## START
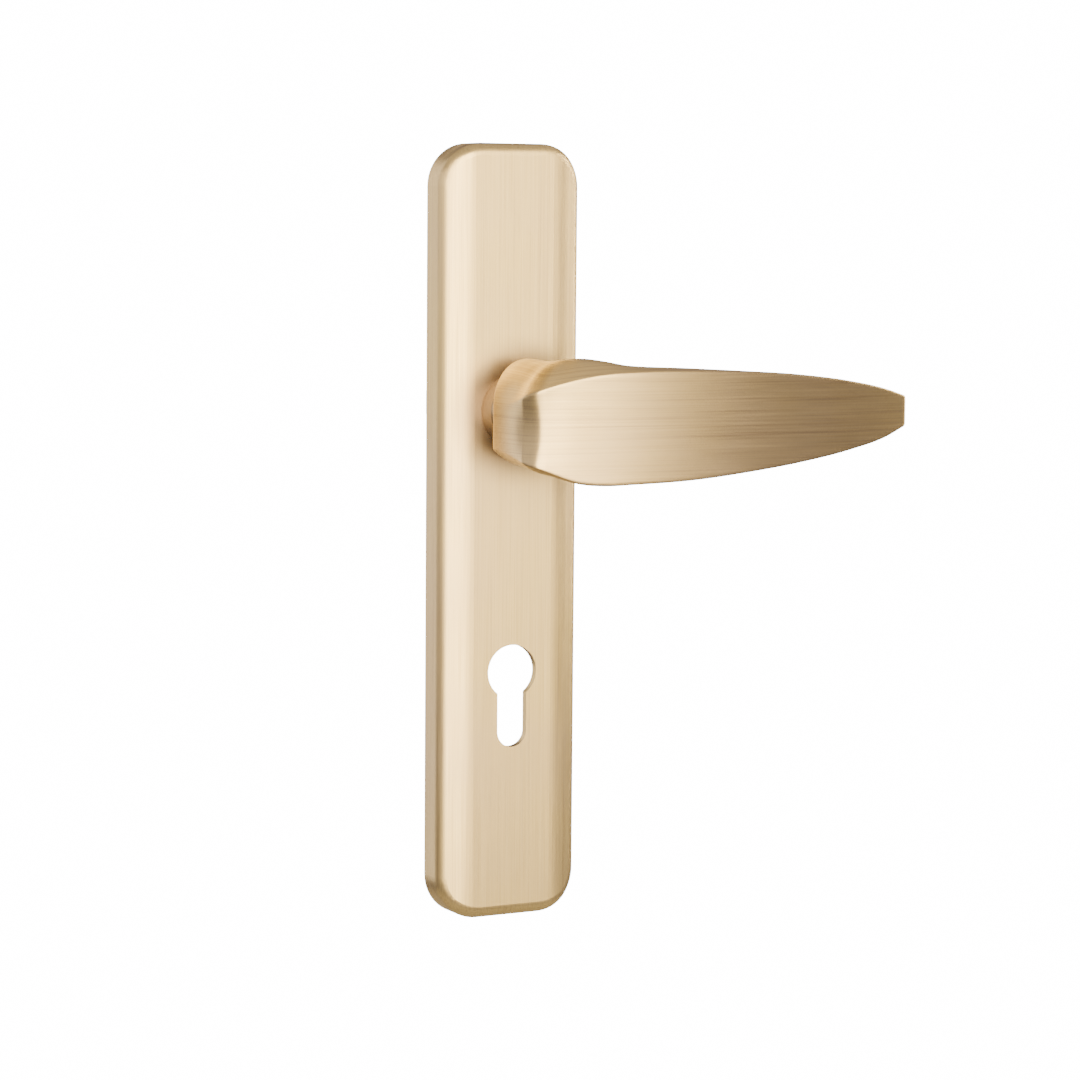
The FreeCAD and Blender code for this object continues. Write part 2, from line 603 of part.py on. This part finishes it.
PARTS = {
    "cover_plate": make_cover_plate(),
    "base_plate": make_base_plate(),
    "base_plate_screws": make_base_plate_screws(),
    "neck_bush": make_neck_bush(),
    "neck_collar": make_neck_collar(),
    "spring_housing": make_spring_housing(),
    "housing_cover": make_housing_cover(),
    "housing_screws": make_housing_screws(),
    "rest_stop_buffer": make_buffer("rest_stop_buffer", "lug_angle - lug_half - buffer_sweep"),
    "travel_stop_buffer": make_buffer("travel_stop_buffer", "lug_angle + lug_half"),
    "thrust_washer": ring("thrust_washer", "washer_radius", "shank_radius + buffer_gap", "washer_thick",
                          "cup_front - cup_wall - washer_thick"),
    "cam_plate": make_cam_plate(),
    "wave_washer": ring("wave_washer", "wave_radius", "shank_radius + buffer_gap", "washer_thick",
                        "cam_rear - washer_thick"),
    "circlip": make_circlip(),
    "return_spring": make_return_spring(),
    "spindle": make_spindle(),
    "grub_screw": make_grub_screw(),
    "lever": make_lever(),
    "drive_sleeve": make_drive_sleeve(),
}
for end, z in POST_PLACES.items():
    PARTS[f"{end}_fixing_post"] = make_post(end, z)

doc.recompute()
for obj in doc.Objects:
    if {"Invalid", "Error"} & set(obj.State):
        raise RuntimeError(f"{obj.Name} failed: {obj.State}")
for node, obj in PARTS.items():
    obj.Label = node
    if obj.Shape.isNull() or not obj.Shape.isValid():
        raise RuntimeError(f"{node} has no valid shape")
os.makedirs("parts", exist_ok=True)
for node, obj in PARTS.items():
    obj.Shape.exportStep(f"parts/{node}.step")
    print(f"{node}: {len(obj.Shape.Solids)} solids, {obj.Shape.Volume:.1f} mm3")
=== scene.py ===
"""Looks for the lever handle on its long backplate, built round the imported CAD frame."""

import math

import bpy
import numpy as np
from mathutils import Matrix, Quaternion, Vector


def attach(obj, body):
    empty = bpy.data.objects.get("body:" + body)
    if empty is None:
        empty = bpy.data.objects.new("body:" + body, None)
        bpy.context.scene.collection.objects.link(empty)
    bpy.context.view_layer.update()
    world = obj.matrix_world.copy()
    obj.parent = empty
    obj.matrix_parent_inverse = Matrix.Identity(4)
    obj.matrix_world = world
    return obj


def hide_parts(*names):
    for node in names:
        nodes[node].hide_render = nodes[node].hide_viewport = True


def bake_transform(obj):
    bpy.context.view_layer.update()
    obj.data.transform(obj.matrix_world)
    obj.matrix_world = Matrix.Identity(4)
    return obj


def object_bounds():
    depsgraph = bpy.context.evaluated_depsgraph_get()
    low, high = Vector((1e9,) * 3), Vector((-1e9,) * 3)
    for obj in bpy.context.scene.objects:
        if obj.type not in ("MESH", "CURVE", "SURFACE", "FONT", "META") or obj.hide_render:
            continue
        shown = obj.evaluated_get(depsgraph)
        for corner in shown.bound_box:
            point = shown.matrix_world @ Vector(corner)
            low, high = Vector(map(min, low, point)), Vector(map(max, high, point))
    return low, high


MM = 0.001
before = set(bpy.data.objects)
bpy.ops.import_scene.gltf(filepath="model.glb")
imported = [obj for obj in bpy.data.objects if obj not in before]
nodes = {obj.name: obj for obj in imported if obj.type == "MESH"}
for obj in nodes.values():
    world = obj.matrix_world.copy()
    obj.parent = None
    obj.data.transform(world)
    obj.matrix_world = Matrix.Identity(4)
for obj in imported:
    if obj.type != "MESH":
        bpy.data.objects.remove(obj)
cad_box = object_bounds()


# ---- materials -------------------------------------------------------------------------------

class Shader:
    """A Principled material and the few nodes that the finishes here are made of."""

    def __init__(self, name, place="Object", **sockets):
        self.material = bpy.data.materials.new(name)
        self.material.use_nodes = True
        self.tree = self.material.node_tree
        self.bsdf = self.tree.nodes["Principled BSDF"]
        self.place = self.tree.nodes.new("ShaderNodeTexCoord").outputs[place]
        for socket, level in sockets.items():
            self.bsdf.inputs[socket.replace("_", " ")].default_value = level

    def node(self, kind, inputs=(), **settings):
        made = self.tree.nodes.new("ShaderNode" + kind)
        for key, setting in settings.items():
            setattr(made, key, setting)
        for key, source in dict(inputs).items():
            if isinstance(source, bpy.types.NodeSocket):
                self.tree.links.new(source, made.inputs[key])
            else:
                made.inputs[key].default_value = source
        return made

    def noise(self, per_metre, detail, roughness=0.55):
        """Noise with its cells per metre along each of the place's coordinates."""
        mapped = self.node("Mapping", {"Vector": self.place, "Scale": per_metre}).outputs["Vector"]
        made = self.node("TexNoise", {"Vector": mapped, "Scale": 1.0, "Detail": detail,
                                      "Roughness": roughness})
        return made.outputs["Fac"]

    def spread(self, source, low, high, start=0.35, end=0.65):
        """Maps a texture's usual span to a range of values."""
        return self.node("MapRange", {"Value": source, "From Min": start, "From Max": end,
                                      "To Min": low, "To Max": high}).outputs["Result"]

    def ramp(self, source, stops):
        made = self.node("ValToRGB", {"Fac": source})
        ramp = made.color_ramp
        while len(ramp.elements) < len(stops):
            ramp.elements.new(0.5)
        for element, (at, colour) in zip(ramp.elements, stops):
            element.position = at
            element.color = (*colour, 1.0)
        return made.outputs["Color"]

    def mix(self, factor, first, second):
        made = self.tree.nodes.new("ShaderNodeMix")
        made.data_type = "RGBA"
        for key, source in (("Factor", factor), ("A", first), ("B", second)):
            socket = next(item for item in made.inputs if item.name == key and item.enabled)
            if isinstance(source, bpy.types.NodeSocket):
                self.tree.links.new(source, socket)
            else:
                socket.default_value = source if key == "Factor" else (*source, 1.0)
        return next(item for item in made.outputs if item.enabled)

    def bump(self, height, distance):
        return self.node("Bump", {"Height": height, "Distance": distance, "Strength": 1.0}).outputs["Normal"]

    def set(self, socket, source):
        self.tree.links.new(source, self.bsdf.inputs[socket])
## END
▶ **PROBLEM REQUIREMENTS**:
Write the listing out again, exactly as shown above.

▶ **RESULT**:
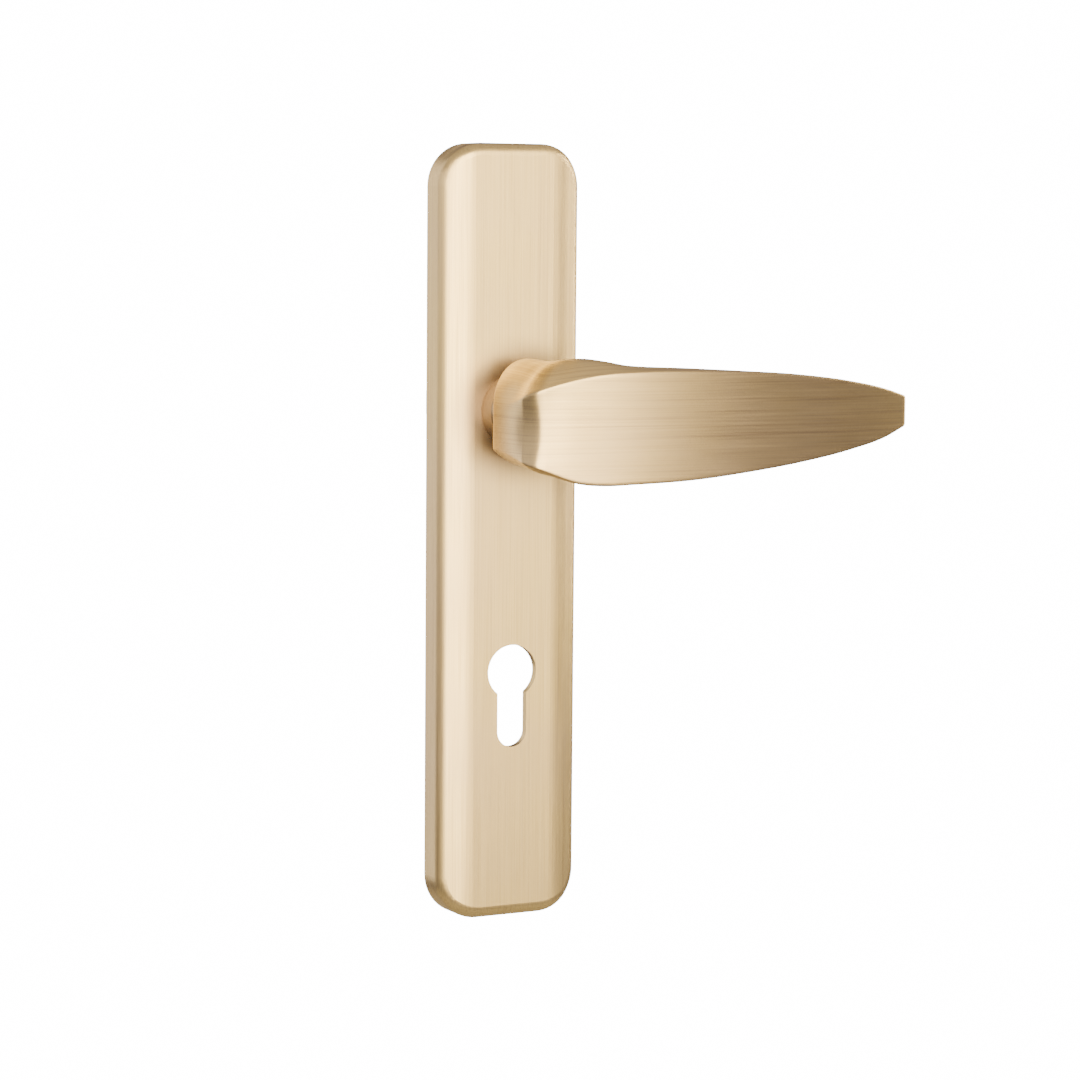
The FreeCAD and Blender code for this object continues. Write part 2, from line 603 of part.py on. This part finishes it.
PARTS = {
    "cover_plate": make_cover_plate(),
    "base_plate": make_base_plate(),
    "base_plate_screws": make_base_plate_screws(),
    "neck_bush": make_neck_bush(),
    "neck_collar": make_neck_collar(),
    "spring_housing": make_spring_housing(),
    "housing_cover": make_housing_cover(),
    "housing_screws": make_housing_screws(),
    "rest_stop_buffer": make_buffer("rest_stop_buffer", "lug_angle - lug_half - buffer_sweep"),
    "travel_stop_buffer": make_buffer("travel_stop_buffer", "lug_angle + lug_half"),
    "thrust_washer": ring("thrust_washer", "washer_radius", "shank_radius + buffer_gap", "washer_thick",
                          "cup_front - cup_wall - washer_thick"),
    "cam_plate": make_cam_plate(),
    "wave_washer": ring("wave_washer", "wave_radius", "shank_radius + buffer_gap", "washer_thick",
                        "cam_rear - washer_thick"),
    "circlip": make_circlip(),
    "return_spring": make_return_spring(),
    "spindle": make_spindle(),
    "grub_screw": make_grub_screw(),
    "lever": make_lever(),
    "drive_sleeve": make_drive_sleeve(),
}
for end, z in POST_PLACES.items():
    PARTS[f"{end}_fixing_post"] = make_post(end, z)

doc.recompute()
for obj in doc.Objects:
    if {"Invalid", "Error"} & set(obj.State):
        raise RuntimeError(f"{obj.Name} failed: {obj.State}")
for node, obj in PARTS.items():
    obj.Label = node
    if obj.Shape.isNull() or not obj.Shape.isValid():
        raise RuntimeError(f"{node} has no valid shape")
os.makedirs("parts", exist_ok=True)
for node, obj in PARTS.items():
    obj.Shape.exportStep(f"parts/{node}.step")
    print(f"{node}: {len(obj.Shape.Solids)} solids, {obj.Shape.Volume:.1f} mm3")
=== scene.py ===
"""Looks for the lever handle on its long backplate, built round the imported CAD frame."""

import math

import bpy
import numpy as np
from mathutils import Matrix, Quaternion, Vector


def attach(obj, body):
    empty = bpy.data.objects.get("body:" + body)
    if empty is None:
        empty = bpy.data.objects.new("body:" + body, None)
        bpy.context.scene.collection.objects.link(empty)
    bpy.context.view_layer.update()
    world = obj.matrix_world.copy()
    obj.parent = empty
    obj.matrix_parent_inverse = Matrix.Identity(4)
    obj.matrix_world = world
    return obj


def hide_parts(*names):
    for node in names:
        nodes[node].hide_render = nodes[node].hide_viewport = True


def bake_transform(obj):
    bpy.context.view_layer.update()
    obj.data.transform(obj.matrix_world)
    obj.matrix_world = Matrix.Identity(4)
    return obj


def object_bounds():
    depsgraph = bpy.context.evaluated_depsgraph_get()
    low, high = Vector((1e9,) * 3), Vector((-1e9,) * 3)
    for obj in bpy.context.scene.objects:
        if obj.type not in ("MESH", "CURVE", "SURFACE", "FONT", "META") or obj.hide_render:
            continue
        shown = obj.evaluated_get(depsgraph)
        for corner in shown.bound_box:
            point = shown.matrix_world @ Vector(corner)
            low, high = Vector(map(min, low, point)), Vector(map(max, high, point))
    return low, high


MM = 0.001
before = set(bpy.data.objects)
bpy.ops.import_scene.gltf(filepath="model.glb")
imported = [obj for obj in bpy.data.objects if obj not in before]
nodes = {obj.name: obj for obj in imported if obj.type == "MESH"}
for obj in nodes.values():
    world = obj.matrix_world.copy()
    obj.parent = None
    obj.data.transform(world)
    obj.matrix_world = Matrix.Identity(4)
for obj in imported:
    if obj.type != "MESH":
        bpy.data.objects.remove(obj)
cad_box = object_bounds()


# ---- materials -------------------------------------------------------------------------------

class Shader:
    """A Principled material and the few nodes that the finishes here are made of."""

    def __init__(self, name, place="Object", **sockets):
        self.material = bpy.data.materials.new(name)
        self.material.use_nodes = True
        self.tree = self.material.node_tree
        self.bsdf = self.tree.nodes["Principled BSDF"]
        self.place = self.tree.nodes.new("ShaderNodeTexCoord").outputs[place]
        for socket, level in sockets.items():
            self.bsdf.inputs[socket.replace("_", " ")].default_value = level

    def node(self, kind, inputs=(), **settings):
        made = self.tree.nodes.new("ShaderNode" + kind)
        for key, setting in settings.items():
            setattr(made, key, setting)
        for key, source in dict(inputs).items():
            if isinstance(source, bpy.types.NodeSocket):
                self.tree.links.new(source, made.inputs[key])
            else:
                made.inputs[key].default_value = source
        return made

    def noise(self, per_metre, detail, roughness=0.55):
        """Noise with its cells per metre along each of the place's coordinates."""
        mapped = self.node("Mapping", {"Vector": self.place, "Scale": per_metre}).outputs["Vector"]
        made = self.node("TexNoise", {"Vector": mapped, "Scale": 1.0, "Detail": detail,
                                      "Roughness": roughness})
        return made.outputs["Fac"]

    def spread(self, source, low, high, start=0.35, end=0.65):
        """Maps a texture's usual span to a range of values."""
        return self.node("MapRange", {"Value": source, "From Min": start, "From Max": end,
                                      "To Min": low, "To Max": high}).outputs["Result"]

    def ramp(self, source, stops):
        made = self.node("ValToRGB", {"Fac": source})
        ramp = made.color_ramp
        while len(ramp.elements) < len(stops):
            ramp.elements.new(0.5)
        for element, (at, colour) in zip(ramp.elements, stops):
            element.position = at
            element.color = (*colour, 1.0)
        return made.outputs["Color"]

    def mix(self, factor, first, second):
        made = self.tree.nodes.new("ShaderNodeMix")
        made.data_type = "RGBA"
        for key, source in (("Factor", factor), ("A", first), ("B", second)):
            socket = next(item for item in made.inputs if item.name == key and item.enabled)
            if isinstance(source, bpy.types.NodeSocket):
                self.tree.links.new(source, socket)
            else:
                socket.default_value = source if key == "Factor" else (*source, 1.0)
        return next(item for item in made.outputs if item.enabled)

    def bump(self, height, distance):
        return self.node("Bump", {"Height": height, "Distance": distance, "Strength": 1.0}).outputs["Normal"]

    def set(self, socket, source):
        self.tree.links.new(source, self.bsdf.inputs[socket])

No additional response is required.